Homework: Letter to the Editor about the Salisbury Bread Riot of March 18, 1863

To work on this assignment you will need:

  • Your copy of the newspaper article “A Female Raid”
  • Learners’ Guide to Reader Contributions (introductory paragraphs)
  • Modern letters to the editor found in a newspaper or online.

From the point of view that you were assigned in your group today, write a letter to the editor of the Carolina Watchman responding to the article of March 23, 1863 about the Salisbury bread riot. Please use the Learners’ Guide to Reader Contributions and modern letters to the editor to help you learn more about letters to the editor and their role in newspapers. Modern letters to the editor may provide useful models for your own letter.

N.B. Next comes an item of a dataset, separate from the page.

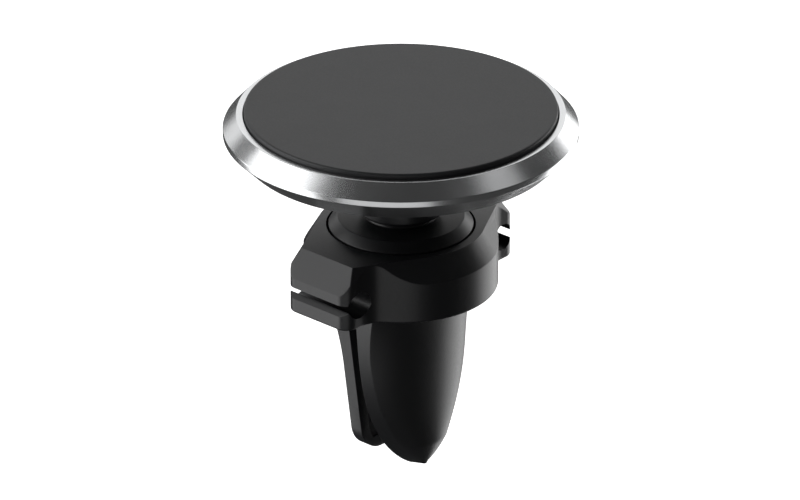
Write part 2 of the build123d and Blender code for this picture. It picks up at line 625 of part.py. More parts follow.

In your letter, share your opinion of the bread riot and the newspaper’s coverage of it. Who was at fault and who was treated wrongly? What do you think should be done about the high cost of wartime goods? What do you think should be done about the riot itself? Be sure to use specific examples and details to make your points clear and to elaborate on your unique perspective.

Please be sure to bring your copy of the newspaper article and your letter to the editor with you to class tomorrow!

North Carolina Curriculum Alignment

Social Studies (2003)

Grade 11–12 — United States History

  • Goal 3: Crisis, Civil War, and Reconstruction (1848-1877) - The learner will analyze the issues that led to the Civil War, the effects of the war, and the impact of Reconstruction on the nation.
    • Objective 3.03: Identify political and military turning points of the Civil War and assess their significance to the outcome of the conflict.

Grade 8

  • Goal 4: The learner will examine the causes, course, and character of the Civil War and Reconstruction, and their impact on North Carolina and the nation.
    • Objective 4.02: Describe the political and military developments of the Civil War and analyze their effect on the outcome of the war.
    • Objective 4.03: Assess North Carolina's role in the Civil War and analyze the social and economic impact of the war on the state.